Computational graphs are arguably an elegant way of looking at matrix functions and at algorithms to compute them. In recent work, we have shown that they can also be a practical tool to study existing techniques, improve them, and ultimately derive new ones. The accuracy of an algorithm for evaluating a matrix function is determined by the accuracy of its scalar counterpart, thus the design of new methods for functions of matrices can be seen as a scalar-valued optimization problem. Computational graphs provide a particularly compelling way of carrying out the optimization, as the scalar derivatives can be evaluated automatically by exploiting the structure of the graph. This technique is akin to backpropagation, an approach for training neural networks customarily used in machine learning.

The workflow to design by optimization a new algorithm to approximate $f$ consists of three steps.

First, we choose the topology of the graph, that is, we fix how many linear combinations, matrix multiplications, and matrix inversions the algorithm is allowed to use, and in which order these operations are to be combined. In practice, we take an existing algorithm for evaluating $f$ at a matrix argument, we recast it as a computational graph, and we add nodes representing linear combinations wherever possible. These extra nodes are beneficial, because they increase the number of available degrees of freedom without changing the computational cost of the underlying algorithm.
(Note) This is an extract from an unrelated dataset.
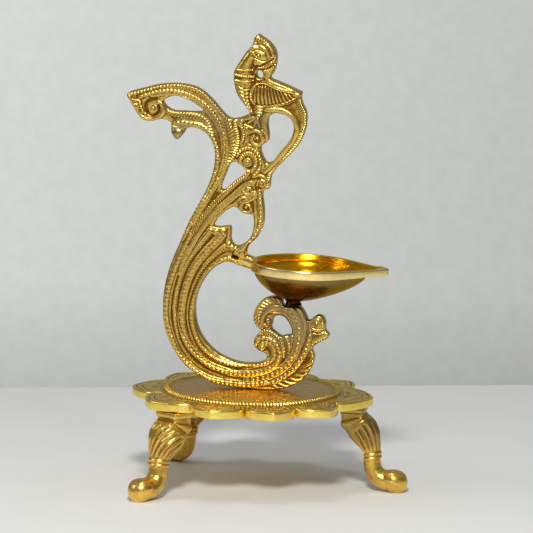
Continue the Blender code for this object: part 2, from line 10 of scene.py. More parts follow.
import bpy
import numpy as np
from mathutils import Matrix, Vector
from mathutils.geometry import tessellate_polygon
from mathutils.kdtree import KDTree


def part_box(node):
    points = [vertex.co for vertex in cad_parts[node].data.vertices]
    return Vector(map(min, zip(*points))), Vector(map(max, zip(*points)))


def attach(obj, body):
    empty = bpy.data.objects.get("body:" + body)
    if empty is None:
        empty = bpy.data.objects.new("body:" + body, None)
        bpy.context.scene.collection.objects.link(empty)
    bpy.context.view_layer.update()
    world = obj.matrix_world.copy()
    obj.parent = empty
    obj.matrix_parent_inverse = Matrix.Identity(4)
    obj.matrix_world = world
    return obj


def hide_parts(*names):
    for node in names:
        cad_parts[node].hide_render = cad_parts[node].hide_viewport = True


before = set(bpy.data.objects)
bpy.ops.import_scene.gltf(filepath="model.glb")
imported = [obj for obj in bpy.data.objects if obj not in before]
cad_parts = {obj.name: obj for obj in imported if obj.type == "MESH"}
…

Next, we optimize the coefficients of the graph. Let us denote by $g$ the function represented by the computational graph. We write $g(z; c)$ to stress that the value of $g$ at $z$ depends on the set of parameters $c$, which is a vector containing the coefficients of all the linear combinations that appear in the computational graph. These coefficients are the scalars $c_X$ and $c_Y$ that appear in all linear combinations of the form $c_X X + c_Y Y$ in the graph, and they are the quantities that we want to optimize. The goal of the optimization is to find a vector of coefficients $c^*$ such that $g(\cdot; c^*)$ approximates a given function $f$ in a domain $\Omega \subset \mathbb C$. In practice, we set $\Omega$ to a disc where $f$ and $g$ are both analytic, so that we only need to minimize the error $|g(z,c) - f(z)|$ over (a discretization of) the boundary of $\Omega$. This produces a surrogate nonlinear least-square problem, which we solve by means of the Gauss–Newton algorithm, a simple choice that already produces good results.

Finally, we use error analysis to bound the error of $g$ as an approximant to $f$. By relying on higher precision, we are able to guarantee that within $\Omega$ the forward and backward error are below a tolerance parameter $\varepsilon$. By choosing a suitable set of domains $\Omega_1 \subset \ldots \subset \Omega_\ell$, we can obtain a set of functions $g_1$, , $g_\ell$ that approximate $f$ to a specified accuracy and at increasing computational cost. Given these functions and a matrix $A$, we can then choose, inexpensively and at runtime, the function $g_i$ that represents the best trade-off between accuracy and speed, and we can use it to compute $f(A) \approx g_i(A)$.

Numerical results show that this process has the potential to improve state-of-the-art algorithms when $f$ is the matrix exponential or the square root of a matrix. But care is needed in assessing the quality of the new algorithms, as the accuracy of the new algorithms depends on both the topology of the graph and the quality of the starting guess. This is illustrated in the figure below for two algorithms for the computation of $\sqrt{z+1}$ within the disk of radius $1/2$ centered at 0: optimizing the coefficients of a graph representing four steps of the Denman–Beavers iteration brings down the maximum absolute approximation error by over nine orders of magnitude, but for a graph constructed using the Paterson–Stockmeyer evaluation of the degree-13 truncated Taylor approximant the error only improves by three orders of magnitude.

As part of this project, we developed a Julia package, GraphMatFun.jl, which offers tools to generate and manipulate computational graphs, modify their topology, optimize their coefficients, and generate C, Julia, and MATLAB code to evaluate them efficiently at scalar and matrix arguments. The software is released under the terms of the MIT license and is freely available on GitHub.